Mass customization is the new frontier in business for both manufacturing and service industries. At its core is a tremendous increase in variety and customization without a corresponding increase in costs. At its limit, it is the mass production of individually customized goods and services. At its best, it provides strategic advantage and economic value.
In reference to technological products, the following statement of Piyush Mathur (2017) is illuminating here:
Mass customization...is not merely about tailoring a technology to the needs of the idiosyncratic user (which is the case with customization); rather, it is about pretailoring the technology to the idiosyncrasies of every user. 

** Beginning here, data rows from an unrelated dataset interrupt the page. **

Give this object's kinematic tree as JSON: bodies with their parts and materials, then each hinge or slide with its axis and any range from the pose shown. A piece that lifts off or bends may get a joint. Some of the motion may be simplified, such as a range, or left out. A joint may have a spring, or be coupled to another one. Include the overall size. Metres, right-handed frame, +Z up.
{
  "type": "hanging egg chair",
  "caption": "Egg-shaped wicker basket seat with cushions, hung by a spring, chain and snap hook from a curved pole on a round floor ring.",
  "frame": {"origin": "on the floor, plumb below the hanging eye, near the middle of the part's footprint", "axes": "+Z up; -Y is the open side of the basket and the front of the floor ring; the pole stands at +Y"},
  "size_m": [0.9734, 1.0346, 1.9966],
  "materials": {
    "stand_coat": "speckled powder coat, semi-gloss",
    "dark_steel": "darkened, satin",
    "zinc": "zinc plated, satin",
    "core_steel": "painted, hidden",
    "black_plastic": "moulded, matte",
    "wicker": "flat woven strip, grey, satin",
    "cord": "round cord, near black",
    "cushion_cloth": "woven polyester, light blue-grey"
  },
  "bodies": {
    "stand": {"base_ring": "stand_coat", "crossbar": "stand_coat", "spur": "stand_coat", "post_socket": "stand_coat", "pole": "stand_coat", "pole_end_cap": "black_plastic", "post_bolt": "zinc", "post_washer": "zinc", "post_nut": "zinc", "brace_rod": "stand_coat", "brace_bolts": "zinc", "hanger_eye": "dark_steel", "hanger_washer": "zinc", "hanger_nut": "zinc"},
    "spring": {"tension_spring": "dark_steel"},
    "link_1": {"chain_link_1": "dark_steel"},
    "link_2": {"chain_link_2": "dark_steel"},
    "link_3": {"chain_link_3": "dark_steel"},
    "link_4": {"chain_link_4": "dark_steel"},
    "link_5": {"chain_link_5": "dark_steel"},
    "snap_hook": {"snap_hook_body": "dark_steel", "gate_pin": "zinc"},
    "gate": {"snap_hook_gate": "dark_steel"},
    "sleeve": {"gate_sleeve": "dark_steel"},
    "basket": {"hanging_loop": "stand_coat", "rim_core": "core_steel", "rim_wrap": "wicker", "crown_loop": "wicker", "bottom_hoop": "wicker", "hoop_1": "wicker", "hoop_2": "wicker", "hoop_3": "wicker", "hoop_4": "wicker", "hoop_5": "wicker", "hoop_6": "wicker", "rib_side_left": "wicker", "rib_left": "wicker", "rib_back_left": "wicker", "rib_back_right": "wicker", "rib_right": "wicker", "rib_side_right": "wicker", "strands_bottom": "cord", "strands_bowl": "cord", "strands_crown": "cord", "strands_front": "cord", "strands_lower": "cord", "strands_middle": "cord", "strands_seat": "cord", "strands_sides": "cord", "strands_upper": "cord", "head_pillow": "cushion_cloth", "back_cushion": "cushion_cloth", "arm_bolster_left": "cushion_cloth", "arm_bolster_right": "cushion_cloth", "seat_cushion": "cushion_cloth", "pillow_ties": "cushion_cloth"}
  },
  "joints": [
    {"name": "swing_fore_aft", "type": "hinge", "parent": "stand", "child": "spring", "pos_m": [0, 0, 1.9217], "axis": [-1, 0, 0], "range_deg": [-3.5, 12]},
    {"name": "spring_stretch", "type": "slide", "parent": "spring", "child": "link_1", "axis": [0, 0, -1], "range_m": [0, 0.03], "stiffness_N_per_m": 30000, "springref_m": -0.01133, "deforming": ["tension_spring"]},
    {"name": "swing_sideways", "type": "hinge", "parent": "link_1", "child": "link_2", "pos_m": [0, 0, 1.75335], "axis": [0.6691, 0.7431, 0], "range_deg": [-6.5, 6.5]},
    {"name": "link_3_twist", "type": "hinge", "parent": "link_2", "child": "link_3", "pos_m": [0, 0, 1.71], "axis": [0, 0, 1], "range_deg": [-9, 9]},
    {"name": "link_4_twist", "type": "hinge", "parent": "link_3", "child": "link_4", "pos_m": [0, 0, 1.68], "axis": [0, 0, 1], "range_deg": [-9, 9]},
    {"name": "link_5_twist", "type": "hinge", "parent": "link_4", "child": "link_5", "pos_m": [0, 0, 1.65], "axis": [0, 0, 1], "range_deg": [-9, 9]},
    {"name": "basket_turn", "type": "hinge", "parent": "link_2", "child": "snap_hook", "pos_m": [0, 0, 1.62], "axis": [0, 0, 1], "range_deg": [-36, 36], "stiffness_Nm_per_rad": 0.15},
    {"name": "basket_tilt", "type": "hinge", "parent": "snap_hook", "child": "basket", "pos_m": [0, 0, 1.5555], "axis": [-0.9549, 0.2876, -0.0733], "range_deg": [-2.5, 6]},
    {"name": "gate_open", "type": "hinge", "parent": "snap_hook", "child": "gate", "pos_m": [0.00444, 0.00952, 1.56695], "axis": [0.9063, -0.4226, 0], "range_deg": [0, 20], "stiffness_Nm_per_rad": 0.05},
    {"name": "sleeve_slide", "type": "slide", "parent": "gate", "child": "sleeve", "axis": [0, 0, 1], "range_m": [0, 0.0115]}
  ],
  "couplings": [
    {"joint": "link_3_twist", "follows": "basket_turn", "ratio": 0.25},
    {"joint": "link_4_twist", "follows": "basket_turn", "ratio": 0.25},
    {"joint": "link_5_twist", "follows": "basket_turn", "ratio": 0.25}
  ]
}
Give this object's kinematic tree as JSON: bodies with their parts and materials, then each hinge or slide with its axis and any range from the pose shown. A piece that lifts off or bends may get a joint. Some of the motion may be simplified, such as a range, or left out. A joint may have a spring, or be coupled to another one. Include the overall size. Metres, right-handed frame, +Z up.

Mass customization is the method of "effectively postponing the task of differentiating a product for a specific customer until the latest possible point in the supply network". Kamis, Koufaris and Stern (2008) conducted experiments to test the impacts of mass customization when postponed to the stage of retail, online shopping. They found that users perceive greater usefulness and enjoyment with a mass customization interface vs. a more typical shopping interface, particularly in a task of moderate complexity. From collaborative engineering perspective, mass customization can be viewed as collaborative efforts between customers and manufacturers, who have different sets of priorities and need to jointly search for solutions that best match customers' individual specific needs with manufacturers' customization capabilities.
The concept of mass customization is attributed to Stan Davis in Future Perfect and was defined by Tseng & Jiao (2001, p. 685) as "producing goods and services to meet individual customer's needs with near mass production efficiency". Kaplan & Haenlein (2006) concurred, calling it "a strategy that creates value by some form of company-customer interaction at the fabrication and assembly stage of the operations level to create customized products with production cost and monetary price similar to those of mass-produced products". Similarly, McCarthy (2004, p. 348) highlights that mass customization involves balancing operational drivers by defining it as "the capability to manufacture a relatively high volume of product options for a relatively large market (or collection of niche markets) that demands customization, without tradeoffs in cost, delivery and quality".
Many implementations of mass customization are operational today, such as software-based product configurators that make it possible to add and/or change functionalities of a core product or to build fully custom enclosures from scratch. This degree of mass customization, however, has only seen limited adoption. If an enterprise's marketing department offers individual products (atomic market fragmentation) it doesn't often mean that a product is produced individually, but rather that similar variants of the same mass-produced item are available. Additionally, in a fashion context, existing technologies to predict clothing size from user input data have been shown to be not yet of high enough suitability for mass customisation purposes.
Companies that have succeeded with mass-customization business models tend to supply purely electronic products. However, these are not true "mass customizers" in the original sense, since they do not offer an alternative to mass production of material goods.